┌──
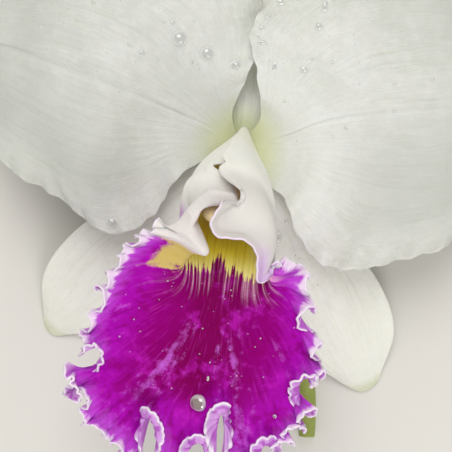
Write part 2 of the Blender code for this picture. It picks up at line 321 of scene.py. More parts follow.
build_stalk()


# ---------------------------------------------------------------- sepals
# Three sepals stand behind the petals: fleshy, smooth-edged blades of greenish cream, a millimetre
# thick, that part from the ovary's top and bend back until their small hooked tips touch the ground.


def normals_of(points):
    return unit(np.cross(np.gradient(points, axis=0), np.gradient(points, axis=1)))


def face_of(blade_points):
    """The normals on a blade's upper face."""
    facing = normals_of(blade_points)
    return facing * np.sign(facing[..., 2:].mean())


def swell(x, y, size, seed):
    """Soft seeded unevenness of about -1 to 1, with bumps about this many millimetres apart."""
    rng = np.random.default_rng(seed)
    total = np.zeros(np.broadcast(x, y).shape)
    for _ in range(18):
        heading = rng.uniform(0.0, 2.0 * np.pi)
        length = size * rng.uniform(0.75, 1.7)
        phase = rng.uniform(0.0, 2.0 * np.pi)
        total += np.cos(
            2.0 * np.pi * (x * np.cos(heading) + y * np.sin(heading)) / length + phase
        )
    return total / 6.0


def blade(midrib, upper, lower, rows, columns):
    """A blade bowed from one margin over its midrib to the other, with u along it and v across it."""
    u = np.linspace(0.0, 1.0, rows)
    spread = np.linspace(-1.0, 1.0, columns)
    v = 0.45 * spread + 0.55 * np.sin(spread * np.pi / 2.0)
    middle, one, other = (through(line, u)[:, None, :] for line in (midrib, upper, lower))
    v3 = v[None, :, None]
    points = middle + v3 * (one - other) / 2.0 + v3**2 * ((one + other) / 2.0 - middle)
    along = lengths_along(points)
    half_width = np.where(
        v > 0, np.linalg.norm(one - middle, axis=-1), np.linalg.norm(other - middle, axis=-1)
    )
    edge = np.minimum((1.0 - abs(v)) * half_width, along[-1:] - along)
    return u[:, None], np.broadcast_to(v, (rows, columns)), points, along, edge


def add_tissue(piece, thickness, rim_slot=0, back_slot=0):
    """Gives a sheet its thickness, and its rim and back their own materials."""
    solidify = piece.modifiers.new("tissue", "SOLIDIFY")
    solidify.thickness = thickness * MM
    solidify.offset = 0.0
    solidify.material_offset = back_slot
    solidify.material_offset_rim = rim_slot


def make_blade(name, points, v, along, edge, thickness, flesh):
    """Makes a blade's piece, with the measures that its flesh follows."""
    measures = {"along_mm": along, "across": v, "edge_mm": edge, "to_tip_mm": along[-1:] - along}
    faces = grid_faces(*along.shape)
    piece = make_piece(name + "_blade", points.reshape(-1, 3), faces, measures, [name])
    add_tissue(piece, thickness)
    piece.data.materials.append(flesh)


# Sepal and petal flesh: living tissue under a thin wax. It gives the eye a satin cream that turns
# green at the claw and the tip, with faint parallel veins and light glowing through it. Its cells
# are about 0.05 mm wide, and are drawn at 0.19 mm so that they show.
def make_flesh(name, light, dull, claw, claw_mm, tip, tip_mm, far, vein_count):
    material, tree, shader, along, across, edge, to_tip = start_material(
        name, "along_mm", "across", "edge_mm", "to_tip_mm"
    )
    patches = mottled(tree, 18.18, 3.0)
    # Veins run from the claw to the margin, and wander a little on their way.
    lane = weigh(tree, across, (mottled(tree, 11.11), 0.05))
    veins = streaked(tree, lane, 1.0 / vein_count, along, 33.33, 3.0)
    threads = streaked(tree, lane, 1.0 / (4.5 * vein_count), along, 9.091)
    crepe = mottled(tree, 1.0, 4.0)
    frost = mottled(tree, 3.846, 8.0, 0.78)
    cells = mottled(tree, 0.1923)
    colour = paint(
        tree,
        light,
        (dull, (patches, 0.35, 0.68, 0.8)),
        (dull, (veins, 0.48, 0.7, 0.35)),
        ("#BFC2AE", (veins, 0.57, 0.66, 0.18)),
        ("#C0C2B4", (threads, 0.52, 0.68, 0.18)),
        ("#F6F7F4", (threads, 0.48, 0.34, 0.2)),
        ("#F2F3F0", (frost, 0.46, 0.68, 0.3)),
        ("#BEC0B8", (frost, 0.5, 0.34, 0.2)),
        # Painted light: the blade is painted lighter near the heart, where the pieces around it shade
        # it.
        ("#EAECE4", (along, 32.0, 16.0, 0.4)),
        (claw, (along, claw_mm, 1.0, 0.75)),
        (tip, (to_tip, tip_mm, 0.0, 0.85)),
        # Painted shade: the blade is painted greyer towards its outer end, where it curves away from
        # the light.
        (far, (along, 24.0, 75.0, 0.6)),
        # Painted shade: the lower half of a blade is painted greyer, where it bends away from the
        # light, but for its margin.
        (far, (across, 0.15, -0.5), (along, 18.0, 40.0, 0.55), (edge, 4.0, 15.0)),
    )
    crinkle = where(tree, crepe, weigh(tree, 0.35, (where(tree, (edge, 9.0, 0.0)), 1.0)))
    normal = relief(tree, (veins, 0.18), (threads, 0.07), (crinkle, 0.18), (cells, 0.012))
    finish = {"roughness": 0.48, "clear": 0.7, "glow": 2.0, "glow_tint": (1.0, 0.95, 0.78)}
    finish_material(tree, shader, colour, normal, **finish)
    return material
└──
AIM OF THE TASK | Repeat the data exactly. Leave nothing out.

TASK RESULT |
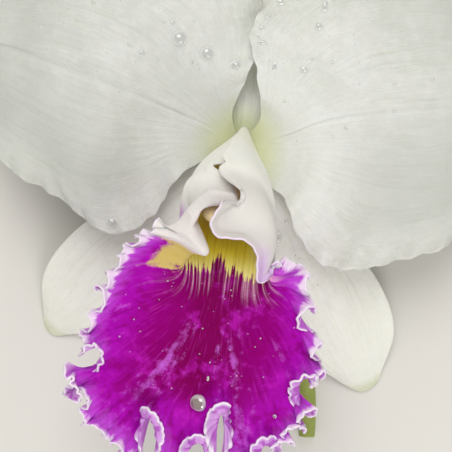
Write part 2 of the Blender code for this picture. It picks up at line 321 of scene.py. More parts follow.
build_stalk()


# ---------------------------------------------------------------- sepals
# Three sepals stand behind the petals: fleshy, smooth-edged blades of greenish cream, a millimetre
# thick, that part from the ovary's top and bend back until their small hooked tips touch the ground.


def normals_of(points):
    return unit(np.cross(np.gradient(points, axis=0), np.gradient(points, axis=1)))


def face_of(blade_points):
    """The normals on a blade's upper face."""
    facing = normals_of(blade_points)
    return facing * np.sign(facing[..., 2:].mean())


def swell(x, y, size, seed):
    """Soft seeded unevenness of about -1 to 1, with bumps about this many millimetres apart."""
    rng = np.random.default_rng(seed)
    total = np.zeros(np.broadcast(x, y).shape)
    for _ in range(18):
        heading = rng.uniform(0.0, 2.0 * np.pi)
        length = size * rng.uniform(0.75, 1.7)
        phase = rng.uniform(0.0, 2.0 * np.pi)
        total += np.cos(
            2.0 * np.pi * (x * np.cos(heading) + y * np.sin(heading)) / length + phase
        )
    return total / 6.0


def blade(midrib, upper, lower, rows, columns):
    """A blade bowed from one margin over its midrib to the other, with u along it and v across it."""
    u = np.linspace(0.0, 1.0, rows)
    spread = np.linspace(-1.0, 1.0, columns)
    v = 0.45 * spread + 0.55 * np.sin(spread * np.pi / 2.0)
    middle, one, other = (through(line, u)[:, None, :] for line in (midrib, upper, lower))
    v3 = v[None, :, None]
    points = middle + v3 * (one - other) / 2.0 + v3**2 * ((one + other) / 2.0 - middle)
    along = lengths_along(points)
    half_width = np.where(
        v > 0, np.linalg.norm(one - middle, axis=-1), np.linalg.norm(other - middle, axis=-1)
    )
    edge = np.minimum((1.0 - abs(v)) * half_width, along[-1:] - along)
    return u[:, None], np.broadcast_to(v, (rows, columns)), points, along, edge


def add_tissue(piece, thickness, rim_slot=0, back_slot=0):
    """Gives a sheet its thickness, and its rim and back their own materials."""
    solidify = piece.modifiers.new("tissue", "SOLIDIFY")
    solidify.thickness = thickness * MM
    solidify.offset = 0.0
    solidify.material_offset = back_slot
    solidify.material_offset_rim = rim_slot


def make_blade(name, points, v, along, edge, thickness, flesh):
    """Makes a blade's piece, with the measures that its flesh follows."""
    measures = {"along_mm": along, "across": v, "edge_mm": edge, "to_tip_mm": along[-1:] - along}
    faces = grid_faces(*along.shape)
    piece = make_piece(name + "_blade", points.reshape(-1, 3), faces, measures, [name])
    add_tissue(piece, thickness)
    piece.data.materials.append(flesh)


# Sepal and petal flesh: living tissue under a thin wax. It gives the eye a satin cream that turns
# green at the claw and the tip, with faint parallel veins and light glowing through it. Its cells
# are about 0.05 mm wide, and are drawn at 0.19 mm so that they show.
def make_flesh(name, light, dull, claw, claw_mm, tip, tip_mm, far, vein_count):
    material, tree, shader, along, across, edge, to_tip = start_material(
        name, "along_mm", "across", "edge_mm", "to_tip_mm"
    )
    patches = mottled(tree, 18.18, 3.0)
    # Veins run from the claw to the margin, and wander a little on their way.
    lane = weigh(tree, across, (mottled(tree, 11.11), 0.05))
    veins = streaked(tree, lane, 1.0 / vein_count, along, 33.33, 3.0)
    threads = streaked(tree, lane, 1.0 / (4.5 * vein_count), along, 9.091)
    crepe = mottled(tree, 1.0, 4.0)
    frost = mottled(tree, 3.846, 8.0, 0.78)
    cells = mottled(tree, 0.1923)
    colour = paint(
        tree,
        light,
        (dull, (patches, 0.35, 0.68, 0.8)),
        (dull, (veins, 0.48, 0.7, 0.35)),
        ("#BFC2AE", (veins, 0.57, 0.66, 0.18)),
        ("#C0C2B4", (threads, 0.52, 0.68, 0.18)),
        ("#F6F7F4", (threads, 0.48, 0.34, 0.2)),
        ("#F2F3F0", (frost, 0.46, 0.68, 0.3)),
        ("#BEC0B8", (frost, 0.5, 0.34, 0.2)),
        # Painted light: the blade is painted lighter near the heart, where the pieces around it shade
        # it.
        ("#EAECE4", (along, 32.0, 16.0, 0.4)),
        (claw, (along, claw_mm, 1.0, 0.75)),
        (tip, (to_tip, tip_mm, 0.0, 0.85)),
        # Painted shade: the blade is painted greyer towards its outer end, where it curves away from
        # the light.
        (far, (along, 24.0, 75.0, 0.6)),
        # Painted shade: the lower half of a blade is painted greyer, where it bends away from the
        # light, but for its margin.
        (far, (across, 0.15, -0.5), (along, 18.0, 40.0, 0.55), (edge, 4.0, 15.0)),
    )
    crinkle = where(tree, crepe, weigh(tree, 0.35, (where(tree, (edge, 9.0, 0.0)), 1.0)))
    normal = relief(tree, (veins, 0.18), (threads, 0.07), (crinkle, 0.18), (cells, 0.012))
    finish = {"roughness": 0.48, "clear": 0.7, "glow": 2.0, "glow_tint": (1.0, 0.95, 0.78)}
    finish_material(tree, shader, colour, normal, **finish)
    return material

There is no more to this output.